** Start **
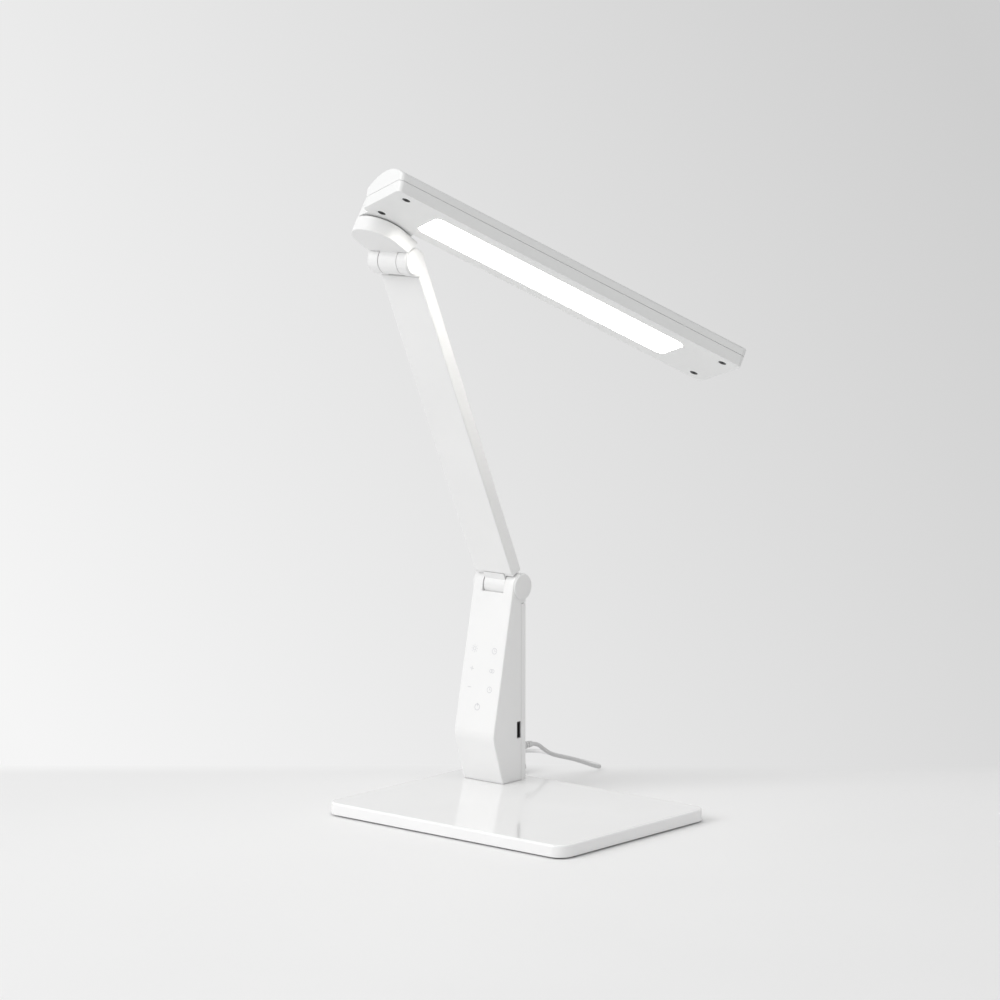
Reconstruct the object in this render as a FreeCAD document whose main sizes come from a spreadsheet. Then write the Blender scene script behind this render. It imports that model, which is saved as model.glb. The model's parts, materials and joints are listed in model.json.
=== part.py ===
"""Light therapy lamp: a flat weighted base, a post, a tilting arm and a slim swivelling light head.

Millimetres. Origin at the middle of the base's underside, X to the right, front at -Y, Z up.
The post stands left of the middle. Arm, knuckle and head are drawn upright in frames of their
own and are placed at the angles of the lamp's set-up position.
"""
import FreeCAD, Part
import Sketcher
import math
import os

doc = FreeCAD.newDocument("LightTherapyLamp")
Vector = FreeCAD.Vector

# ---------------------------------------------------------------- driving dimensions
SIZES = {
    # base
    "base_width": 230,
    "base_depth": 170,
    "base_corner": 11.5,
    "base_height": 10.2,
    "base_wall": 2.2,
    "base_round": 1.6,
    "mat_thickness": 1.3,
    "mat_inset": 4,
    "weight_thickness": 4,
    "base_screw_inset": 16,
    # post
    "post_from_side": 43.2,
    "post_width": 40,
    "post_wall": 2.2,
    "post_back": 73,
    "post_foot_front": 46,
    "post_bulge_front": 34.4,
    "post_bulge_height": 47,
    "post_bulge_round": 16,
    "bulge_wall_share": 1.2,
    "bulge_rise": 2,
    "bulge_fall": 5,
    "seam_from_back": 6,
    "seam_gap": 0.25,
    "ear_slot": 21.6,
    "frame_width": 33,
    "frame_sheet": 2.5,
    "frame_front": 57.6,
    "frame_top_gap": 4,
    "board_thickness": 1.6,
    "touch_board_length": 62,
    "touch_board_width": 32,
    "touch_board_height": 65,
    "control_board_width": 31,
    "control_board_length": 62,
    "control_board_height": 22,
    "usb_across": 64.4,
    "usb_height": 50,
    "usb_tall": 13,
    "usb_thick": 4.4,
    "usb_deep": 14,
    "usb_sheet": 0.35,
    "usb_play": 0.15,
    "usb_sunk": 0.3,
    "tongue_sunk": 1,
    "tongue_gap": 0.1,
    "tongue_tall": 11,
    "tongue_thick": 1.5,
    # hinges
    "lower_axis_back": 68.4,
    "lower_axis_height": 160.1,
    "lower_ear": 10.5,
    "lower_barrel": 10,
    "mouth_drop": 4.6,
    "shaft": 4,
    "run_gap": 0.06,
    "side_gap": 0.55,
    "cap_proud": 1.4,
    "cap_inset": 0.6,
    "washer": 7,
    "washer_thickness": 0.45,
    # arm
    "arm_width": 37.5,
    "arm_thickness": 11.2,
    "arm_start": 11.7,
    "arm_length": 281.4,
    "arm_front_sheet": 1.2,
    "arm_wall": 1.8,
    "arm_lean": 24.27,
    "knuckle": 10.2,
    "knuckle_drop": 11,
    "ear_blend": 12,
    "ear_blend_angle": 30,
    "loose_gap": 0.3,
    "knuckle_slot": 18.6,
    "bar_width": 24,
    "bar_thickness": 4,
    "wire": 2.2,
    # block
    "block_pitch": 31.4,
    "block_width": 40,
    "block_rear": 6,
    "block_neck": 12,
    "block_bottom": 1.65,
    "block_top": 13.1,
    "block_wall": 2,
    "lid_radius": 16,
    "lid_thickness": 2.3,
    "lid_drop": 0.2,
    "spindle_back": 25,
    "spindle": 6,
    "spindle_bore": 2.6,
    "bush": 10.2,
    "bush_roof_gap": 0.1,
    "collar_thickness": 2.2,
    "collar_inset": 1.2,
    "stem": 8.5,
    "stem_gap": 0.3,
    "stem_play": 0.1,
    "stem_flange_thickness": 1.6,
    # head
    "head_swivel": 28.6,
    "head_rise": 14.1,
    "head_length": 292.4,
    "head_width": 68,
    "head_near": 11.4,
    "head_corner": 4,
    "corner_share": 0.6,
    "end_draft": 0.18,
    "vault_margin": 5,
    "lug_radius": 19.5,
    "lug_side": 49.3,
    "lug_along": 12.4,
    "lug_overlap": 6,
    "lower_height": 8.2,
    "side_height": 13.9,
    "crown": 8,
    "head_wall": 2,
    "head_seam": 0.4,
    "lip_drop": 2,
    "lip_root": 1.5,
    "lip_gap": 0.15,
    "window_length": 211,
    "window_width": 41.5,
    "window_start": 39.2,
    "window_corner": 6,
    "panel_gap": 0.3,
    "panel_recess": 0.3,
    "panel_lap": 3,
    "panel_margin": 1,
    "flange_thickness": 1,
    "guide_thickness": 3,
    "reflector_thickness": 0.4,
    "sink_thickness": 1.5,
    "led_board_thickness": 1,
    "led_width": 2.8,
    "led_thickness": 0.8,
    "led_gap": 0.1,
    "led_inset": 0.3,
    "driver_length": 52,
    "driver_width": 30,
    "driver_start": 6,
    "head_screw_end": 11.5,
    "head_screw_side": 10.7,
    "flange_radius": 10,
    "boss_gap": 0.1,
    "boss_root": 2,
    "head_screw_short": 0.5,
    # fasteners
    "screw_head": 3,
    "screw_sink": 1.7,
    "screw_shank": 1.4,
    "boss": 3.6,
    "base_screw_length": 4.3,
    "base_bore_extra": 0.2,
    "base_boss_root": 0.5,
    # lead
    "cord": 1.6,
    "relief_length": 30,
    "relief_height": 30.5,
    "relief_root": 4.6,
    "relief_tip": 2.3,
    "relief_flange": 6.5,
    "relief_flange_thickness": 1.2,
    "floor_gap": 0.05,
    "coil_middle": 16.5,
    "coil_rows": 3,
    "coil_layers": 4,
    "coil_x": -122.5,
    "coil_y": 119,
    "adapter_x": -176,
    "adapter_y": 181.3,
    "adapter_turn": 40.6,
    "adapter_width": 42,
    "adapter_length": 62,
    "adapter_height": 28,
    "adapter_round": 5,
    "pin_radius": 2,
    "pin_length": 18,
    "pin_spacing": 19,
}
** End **
Quote the data above verbatim from its first line to the line that includes "Vector = FreeCAD.Vector", with both boundary lines retained.

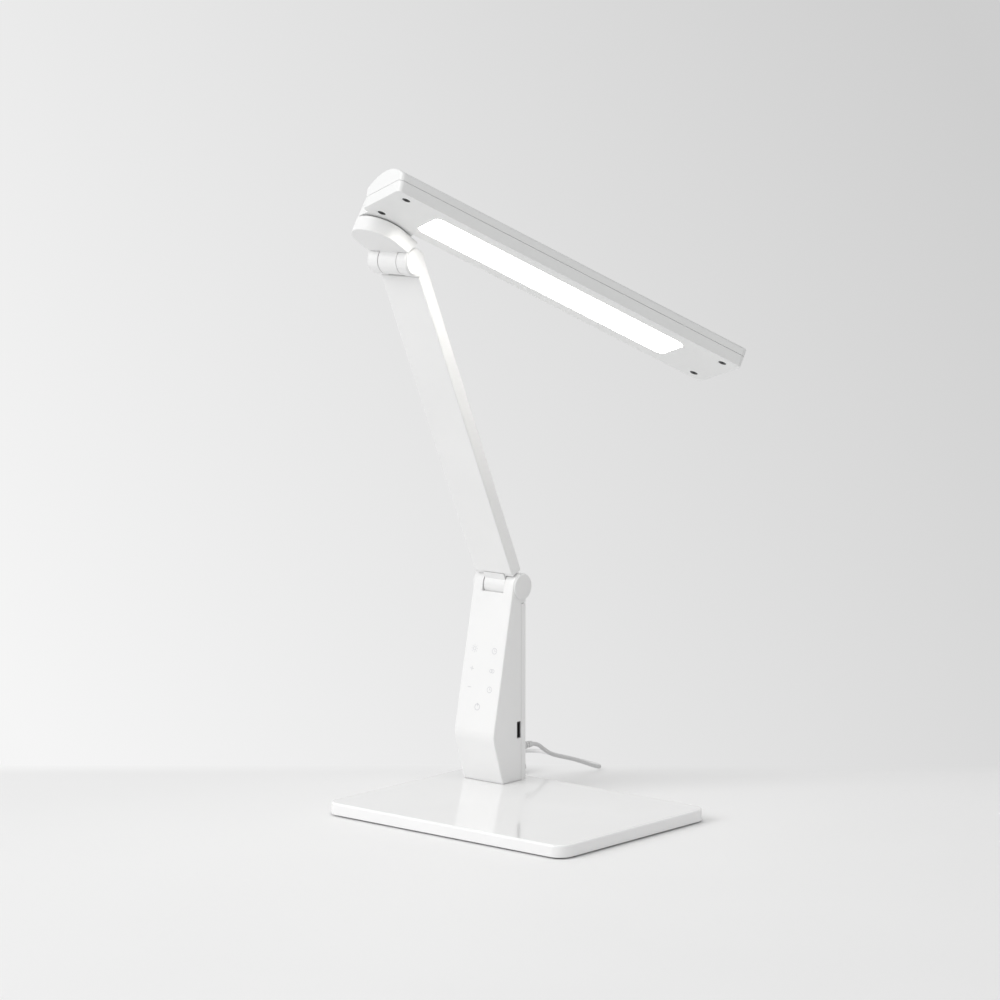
Reconstruct the object in this render as a FreeCAD document whose main sizes come from a spreadsheet. Then write the Blender scene script behind this render. It imports that model, which is saved as model.glb. The model's parts, materials and joints are listed in model.json.
=== part.py ===
"""Light therapy lamp: a flat weighted base, a post, a tilting arm and a slim swivelling light head.

Millimetres. Origin at the middle of the base's underside, X to the right, front at -Y, Z up.
The post stands left of the middle. Arm, knuckle and head are drawn upright in frames of their
own and are placed at the angles of the lamp's set-up position.
"""
import FreeCAD, Part
import Sketcher
import math
import os

doc = FreeCAD.newDocument("LightTherapyLamp")
Vector = FreeCAD.Vector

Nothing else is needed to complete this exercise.